- Short task -
Output every entry exactly, from the first line to the last.

- Material -
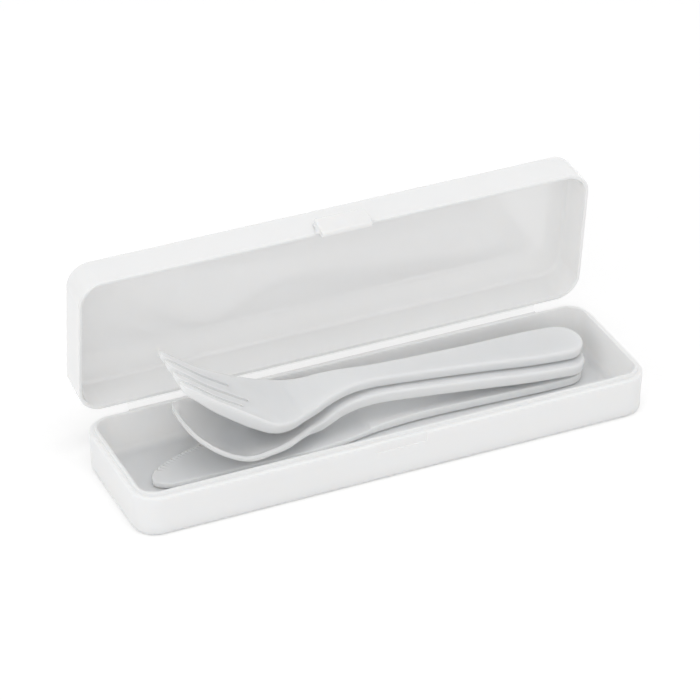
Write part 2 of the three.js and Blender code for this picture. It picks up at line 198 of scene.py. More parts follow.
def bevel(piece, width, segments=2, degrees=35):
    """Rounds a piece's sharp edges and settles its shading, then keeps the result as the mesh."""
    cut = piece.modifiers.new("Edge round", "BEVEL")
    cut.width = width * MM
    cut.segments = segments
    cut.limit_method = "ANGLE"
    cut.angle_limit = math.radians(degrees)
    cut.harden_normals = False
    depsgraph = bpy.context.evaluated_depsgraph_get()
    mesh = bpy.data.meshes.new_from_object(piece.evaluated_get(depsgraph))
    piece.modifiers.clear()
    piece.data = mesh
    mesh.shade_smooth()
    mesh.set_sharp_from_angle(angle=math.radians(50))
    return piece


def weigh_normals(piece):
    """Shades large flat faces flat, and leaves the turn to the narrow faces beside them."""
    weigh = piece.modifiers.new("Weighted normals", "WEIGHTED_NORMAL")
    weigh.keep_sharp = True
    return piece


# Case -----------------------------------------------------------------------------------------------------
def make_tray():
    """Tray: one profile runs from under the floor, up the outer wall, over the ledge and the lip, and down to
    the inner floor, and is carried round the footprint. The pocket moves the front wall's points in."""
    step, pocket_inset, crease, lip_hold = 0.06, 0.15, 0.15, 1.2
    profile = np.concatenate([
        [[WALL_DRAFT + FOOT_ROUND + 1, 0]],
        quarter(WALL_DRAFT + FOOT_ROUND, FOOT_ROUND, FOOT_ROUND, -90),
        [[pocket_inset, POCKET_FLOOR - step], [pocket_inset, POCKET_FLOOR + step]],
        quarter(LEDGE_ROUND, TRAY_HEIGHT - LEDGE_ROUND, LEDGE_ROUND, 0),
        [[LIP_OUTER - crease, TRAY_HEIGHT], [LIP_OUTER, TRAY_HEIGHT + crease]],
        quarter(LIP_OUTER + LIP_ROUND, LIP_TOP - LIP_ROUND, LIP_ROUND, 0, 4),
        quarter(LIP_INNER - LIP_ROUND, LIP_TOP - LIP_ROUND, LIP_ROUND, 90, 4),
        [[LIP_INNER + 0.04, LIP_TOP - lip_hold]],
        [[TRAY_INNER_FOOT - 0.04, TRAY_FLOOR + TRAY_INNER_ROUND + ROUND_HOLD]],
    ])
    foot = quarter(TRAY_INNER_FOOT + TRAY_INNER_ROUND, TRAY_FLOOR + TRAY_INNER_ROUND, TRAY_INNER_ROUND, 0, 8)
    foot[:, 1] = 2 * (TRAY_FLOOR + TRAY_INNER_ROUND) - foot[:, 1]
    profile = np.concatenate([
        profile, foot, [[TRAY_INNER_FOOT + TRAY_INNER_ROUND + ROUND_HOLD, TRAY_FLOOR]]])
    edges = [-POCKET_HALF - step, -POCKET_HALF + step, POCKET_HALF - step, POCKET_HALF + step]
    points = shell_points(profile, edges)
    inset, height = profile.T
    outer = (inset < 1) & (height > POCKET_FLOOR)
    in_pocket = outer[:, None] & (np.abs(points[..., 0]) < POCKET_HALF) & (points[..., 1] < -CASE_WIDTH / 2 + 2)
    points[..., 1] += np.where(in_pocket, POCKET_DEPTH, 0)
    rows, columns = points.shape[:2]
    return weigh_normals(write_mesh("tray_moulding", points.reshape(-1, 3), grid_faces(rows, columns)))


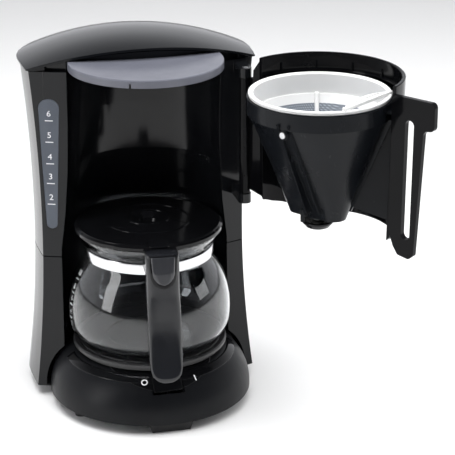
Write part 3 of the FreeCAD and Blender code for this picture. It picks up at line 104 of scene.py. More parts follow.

- Answer for the task -
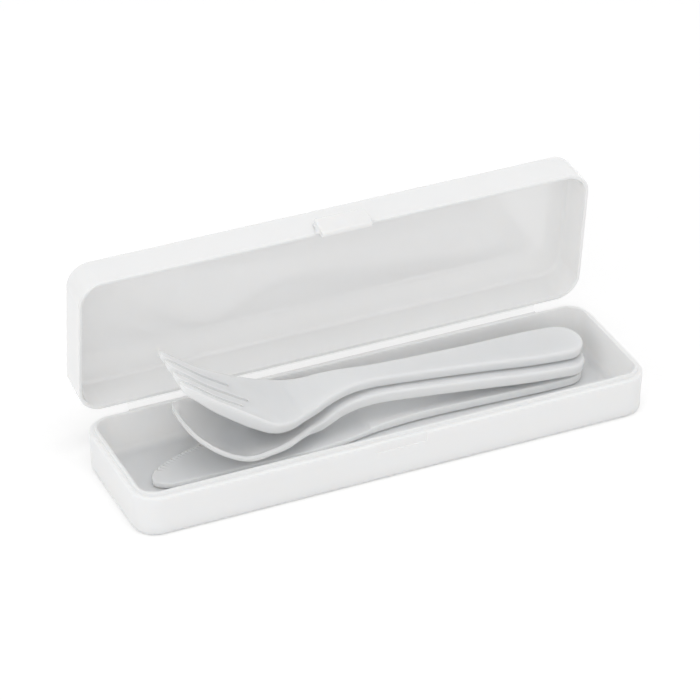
Write part 2 of the three.js and Blender code for this picture. It picks up at line 198 of scene.py. More parts follow.
def bevel(piece, width, segments=2, degrees=35):
    """Rounds a piece's sharp edges and settles its shading, then keeps the result as the mesh."""
    cut = piece.modifiers.new("Edge round", "BEVEL")
    cut.width = width * MM
    cut.segments = segments
    cut.limit_method = "ANGLE"
    cut.angle_limit = math.radians(degrees)
    cut.harden_normals = False
    depsgraph = bpy.context.evaluated_depsgraph_get()
    mesh = bpy.data.meshes.new_from_object(piece.evaluated_get(depsgraph))
    piece.modifiers.clear()
    piece.data = mesh
    mesh.shade_smooth()
    mesh.set_sharp_from_angle(angle=math.radians(50))
    return piece


def weigh_normals(piece):
    """Shades large flat faces flat, and leaves the turn to the narrow faces beside them."""
    weigh = piece.modifiers.new("Weighted normals", "WEIGHTED_NORMAL")
    weigh.keep_sharp = True
    return piece


# Case -----------------------------------------------------------------------------------------------------
def make_tray():
    """Tray: one profile runs from under the floor, up the outer wall, over the ledge and the lip, and down to
    the inner floor, and is carried round the footprint. The pocket moves the front wall's points in."""
    step, pocket_inset, crease, lip_hold = 0.06, 0.15, 0.15, 1.2
    profile = np.concatenate([
        [[WALL_DRAFT + FOOT_ROUND + 1, 0]],
        quarter(WALL_DRAFT + FOOT_ROUND, FOOT_ROUND, FOOT_ROUND, -90),
        [[pocket_inset, POCKET_FLOOR - step], [pocket_inset, POCKET_FLOOR + step]],
        quarter(LEDGE_ROUND, TRAY_HEIGHT - LEDGE_ROUND, LEDGE_ROUND, 0),
        [[LIP_OUTER - crease, TRAY_HEIGHT], [LIP_OUTER, TRAY_HEIGHT + crease]],
        quarter(LIP_OUTER + LIP_ROUND, LIP_TOP - LIP_ROUND, LIP_ROUND, 0, 4),
        quarter(LIP_INNER - LIP_ROUND, LIP_TOP - LIP_ROUND, LIP_ROUND, 90, 4),
        [[LIP_INNER + 0.04, LIP_TOP - lip_hold]],
        [[TRAY_INNER_FOOT - 0.04, TRAY_FLOOR + TRAY_INNER_ROUND + ROUND_HOLD]],
    ])
    foot = quarter(TRAY_INNER_FOOT + TRAY_INNER_ROUND, TRAY_FLOOR + TRAY_INNER_ROUND, TRAY_INNER_ROUND, 0, 8)
    foot[:, 1] = 2 * (TRAY_FLOOR + TRAY_INNER_ROUND) - foot[:, 1]
    profile = np.concatenate([
        profile, foot, [[TRAY_INNER_FOOT + TRAY_INNER_ROUND + ROUND_HOLD, TRAY_FLOOR]]])
    edges = [-POCKET_HALF - step, -POCKET_HALF + step, POCKET_HALF - step, POCKET_HALF + step]
    points = shell_points(profile, edges)
    inset, height = profile.T
    outer = (inset < 1) & (height > POCKET_FLOOR)
    in_pocket = outer[:, None] & (np.abs(points[..., 0]) < POCKET_HALF) & (points[..., 1] < -CASE_WIDTH / 2 + 2)
    points[..., 1] += np.where(in_pocket, POCKET_DEPTH, 0)
    rows, columns = points.shape[:2]
    return weigh_normals(write_mesh("tray_moulding", points.reshape(-1, 3), grid_faces(rows, columns)))


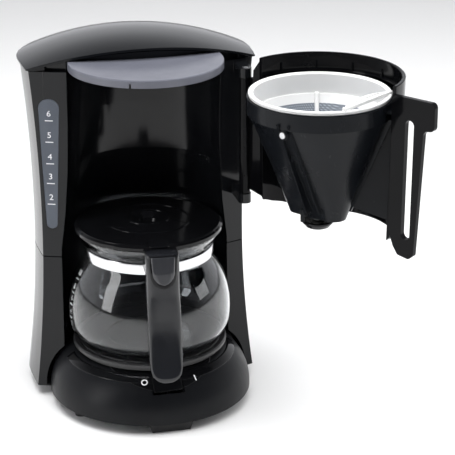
Write part 3 of the FreeCAD and Blender code for this picture. It picks up at line 104 of scene.py. More parts follow.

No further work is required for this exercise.